Just like in the UK, the Australian Labour party no longer makes any real pretence of caring for the interests of working people. They garner the bulk of their support from progressive urbanites whose main concerns are LBGT rights and climate change, whilst the Liberals gather the votes of those in rural and suburban areas who are concerned with jobs and the economy at large. In last month’s election, the strength of Liberal support in Queensland, the state where most of Australia’s heavy industry and in particular its coalmining industry is based, proved crucial to their winning the election and re-installing Scott Morrison as Prime Minister against all expectations.

A Queensland MP for the populist Australian Party said “We have called for a separate state in north Queensland. It is a terrific idea. We’ve got economic decline, population decline, our suicide and crime statistics are getting worse.  And we hear from the government that the big challenge of our time is climate change and the Great Barrier Reef.”

According to the Telegraph, the main grounds for a divorce would be economic independence and the freedom to exploit north Queensland’s natural resources, including coal, without outside meddling from southerners or environmental restriction.

Closer to home

I don’t think that ‘Quexit’ (as they call it) is to be taken too seriously, but how might Wales come to be kicked out of the United Kingdom? The idea’s not as fanciful as it sounds, because after all England has an independence movement of its own. English nationalism has a bad reputation because of its past associations with the likes of the National Front and the English Defence League, but that’s far from being the whole story. There certainly are English Nationalists who seem to me to be perfectly reasonable people, although they occasionally suffer because of the tendency of the media and the twitterati to brand as ‘far right’ or ‘fascist’ anything that they don’t like or don’t understand.

The liberal left’s attitude to everything that it doesn’t understand, including English nationalism.

Part of the reason for this, of course is the ingrained assumption that if you’re ‘English’ then you must be white, and if you’re not white then you must be ‘British’.

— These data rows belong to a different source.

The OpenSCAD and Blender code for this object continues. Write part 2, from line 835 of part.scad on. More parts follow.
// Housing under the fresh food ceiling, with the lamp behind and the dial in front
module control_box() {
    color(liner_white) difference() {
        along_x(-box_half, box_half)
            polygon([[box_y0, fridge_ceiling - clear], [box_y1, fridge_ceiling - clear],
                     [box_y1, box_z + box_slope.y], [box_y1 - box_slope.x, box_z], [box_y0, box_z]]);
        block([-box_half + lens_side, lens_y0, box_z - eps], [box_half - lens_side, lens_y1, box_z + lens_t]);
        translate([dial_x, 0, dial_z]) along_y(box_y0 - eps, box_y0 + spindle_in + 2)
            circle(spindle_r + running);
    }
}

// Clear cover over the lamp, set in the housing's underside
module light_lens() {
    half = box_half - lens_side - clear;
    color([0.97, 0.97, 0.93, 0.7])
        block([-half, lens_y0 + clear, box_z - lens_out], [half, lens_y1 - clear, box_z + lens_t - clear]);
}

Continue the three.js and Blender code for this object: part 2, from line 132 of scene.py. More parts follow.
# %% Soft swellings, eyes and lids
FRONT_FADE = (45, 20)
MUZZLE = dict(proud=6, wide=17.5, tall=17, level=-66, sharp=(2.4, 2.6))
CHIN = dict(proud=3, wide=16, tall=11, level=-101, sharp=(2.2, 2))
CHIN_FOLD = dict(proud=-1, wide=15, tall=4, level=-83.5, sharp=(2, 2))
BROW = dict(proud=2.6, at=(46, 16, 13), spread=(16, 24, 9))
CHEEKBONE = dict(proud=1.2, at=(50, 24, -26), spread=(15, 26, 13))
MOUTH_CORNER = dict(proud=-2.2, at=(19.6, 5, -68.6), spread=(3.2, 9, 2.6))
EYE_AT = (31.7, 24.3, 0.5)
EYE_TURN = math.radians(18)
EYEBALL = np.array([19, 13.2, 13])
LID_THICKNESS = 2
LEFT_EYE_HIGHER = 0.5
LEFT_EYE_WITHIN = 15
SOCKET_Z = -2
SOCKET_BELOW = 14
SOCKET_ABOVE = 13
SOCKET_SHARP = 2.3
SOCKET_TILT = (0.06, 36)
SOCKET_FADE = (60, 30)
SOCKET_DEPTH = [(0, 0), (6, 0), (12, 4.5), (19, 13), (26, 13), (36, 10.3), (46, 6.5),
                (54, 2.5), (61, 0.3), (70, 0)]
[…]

Sadly we suffer from the same misconception here in Wales. Neil McEvoy has recently pointed out the absurdity that, faced with a survey form from Cardiff City Council – who of all people should know better – there was no box for him as a non-white Welshman to tick. We in the nationalist movement need to be completely clear about this: a black or Asian Welshman is a Welshman, full stop. You don’t have to be white to be Welsh. We mustn’t allow the liberal establishment to use ethnic diversity, which is a good thing in itself, as a way of imposing Britishness on us by the back door.

So all of that said, I keep a sympathetic eye on the English Democrats and the Yorkshire Party, and I could easily see the Brexit Party morphing into an English nationalist party within England once Brexit is done and dusted (unless they instead become a drop-in replacement for the Conservative Party, just as the Reform Party replaced the Canadian Conservatives when they imploded in the 1990s). They may not be everyone’s cup of tea, but only fools call them fascists.

It’s not too hard to imagine a situation where if the Scottish Nationalists don’t get too distracted by their Europhilia and manage to achieve independence for Scotland, and if the Labour Party and Plaid Cymru are allowed to continue running down the Welsh economy so that larger and larger subsidies are needed to keep Wales from destitution, then plenty of people in England might start to question why they are continuing to subsidise their ungrateful Western neighbour with ever-increasing amounts of their taxes. At that point it’s entirely reasonable to expect pro-English sentiment to eclipse pro-what’s-left-of-the-Union sentiment, so that England chooses to cut loose and go its own way – leaving Wales (and presumably Northern Ireland) to shift as best they can.

The thing is, that will achieve the overall objective of Welsh independence, but it’s not a very attractive way of doing it: a poverty-stricken Wales expelled from the Union on England’s terms and left to rebuild from an even lower base than where we are today. Unless a Welsh Lee Kwan Yew were to emerge (and looking around, there’s precious little sign of one) then the outlook would be bleak indeed.

Surely it’s better for Wales to take the initiative itself and elect a pro-independence party that has a credible plan for a prosperous Wales that can stand on its own feet and hold its head high; one that doesn’t have a chip on its shoulder about the English but wants Wales to stand alongside them as equals.